- Born: 1970 (age 54–55)
- Education: Cheltenham School of Art Royal College of Art
- Known for: Photography, sculptural installation, audio art
- Style: Staging environments, sculptural assemblages of found objects

= Anne Hardy =

British photographer

Anne Hardy (born 1970) is a British artist. Her art practice spans photography, sculptural installation and audio. She completed an MA in photography at the Royal College of Art in 2000, having graduated from Cheltenham School of Art in 1993 with a degree in painting. Hardy lives and works in London.

==Work==
In her sculptural installation work Hardy constructs environments that hover between depiction and abstraction. Staging our encounters with these spaces through careful composition of physical and audio landscapes and precisely controlled perspectives, she immerses us in spaces that are at once functional and illusory.

Hardy used to destroy the structures that she made. They were built in her studio, photographed and then discarded.

These photographs of structures made in her studio were carefully constructed sets, sculptural assemblages of found objects and hand made marks. The materials she uses are often objects or junk which she has found in markets, DIY shops, or urban skips and have included antlers, brightly coloured cables, old Christmas trees, light bulbs, American basketballs, balloons, and scientific glassware as well as everyday building materials.

Other characteristics in her work are unpainted plasterboard on the walls of the rooms and visible foam sealant. Her work Lumber (2003) for example, where a neglected room houses heaps of old Christmas trees which have been hidden from the world and left to decay. Hardy's work has been published in two monographs: Anne Hardy - Secession (published 2012 by Secession) and Anne Hardy - TWIN FIELDS, FIELD, Fieldworks (published 2016 by The Common Guild and Dent–de–Leone).

Her work also features in Vitamin PH: New Perspectives in Photography (2006) by Phaidon Press and Charlotte Cotton's book The Photograph as Contemporary Art as well as magazines including Dazed & Confused, The Guardian, Photography Now, Tank (magazine) and Art Review. In January 2007, she gave an interview to The Guardian newspaper on the subject of her image Untitled VI (2005).
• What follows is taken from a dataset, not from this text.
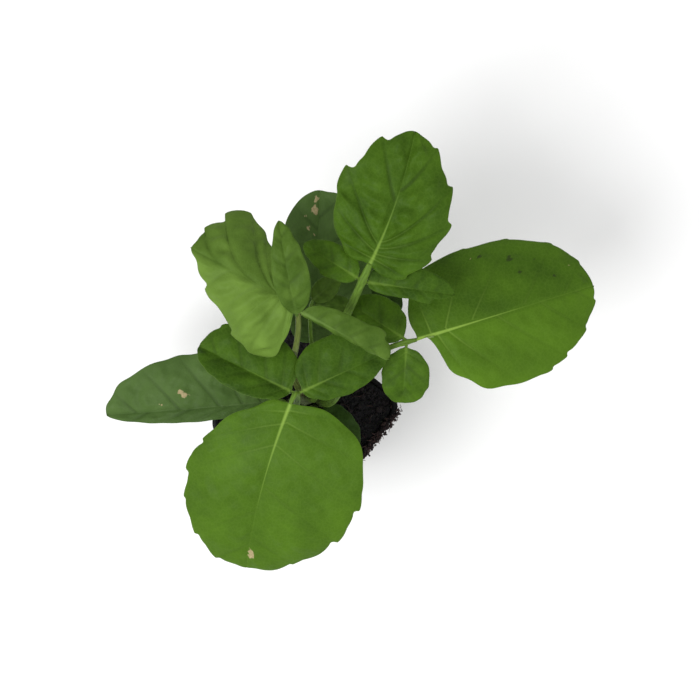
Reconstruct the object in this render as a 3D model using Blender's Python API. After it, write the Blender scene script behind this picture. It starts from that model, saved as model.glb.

In March 2007, the Victoria and Albert Museum (V&A), London exhibited Anne Hardy's 2005 work Untitled IV (balloons). The V&A bought the image for their collection with the help of the Cecil Beaton art fund. In June 2007, three of Hardy's works, Booth (2006), Untitled IV (balloons) (2005) and Close Range (2006), were exhibited at the 52nd International Venice Biennale art festival. The accompanying New Forest Pavilion exhibition catalogue included the image Outpost (2007) and a critical essay by John Slyce.

In April 2008, Hardy had her first USA solo exhibition in New York at Bellwether Gallery. This was followed with Hardy's work being included in a group show at Gagosian Gallery, New York called Untitled (Vicarious): Photographing the Constructed Object which ran from September until December 2008. Hardy's work was shown in the Helsinki Biennale which ran until 25 January 2009.

In September 2012, Hardy had a solo exhibition at the Secession in Vienna and a substantial monograph was published to accompany the exhibition.

Kunstverein Freiburg hosted a solo exhibition of Anne Hardy in September 2014, comprising a large sculptural installation with audio, as well as photographic works.

In October 2014 - January 2015 Anne Hardys sculptural installation 'Two Joined Fields' was included in the exhibition 'Mirrorcity' at the Hayward Gallery in London, alongside six large photo structures on the Hayward sculpture terraces. From June 2015-August 2015 she held a solo exhibition at The Common Guild in Glasgow.

In 2019, Hardy created The Depth of Darkness, the Return of the Light, a site-specific installation commissioned by the Tate Britain Winter Commission.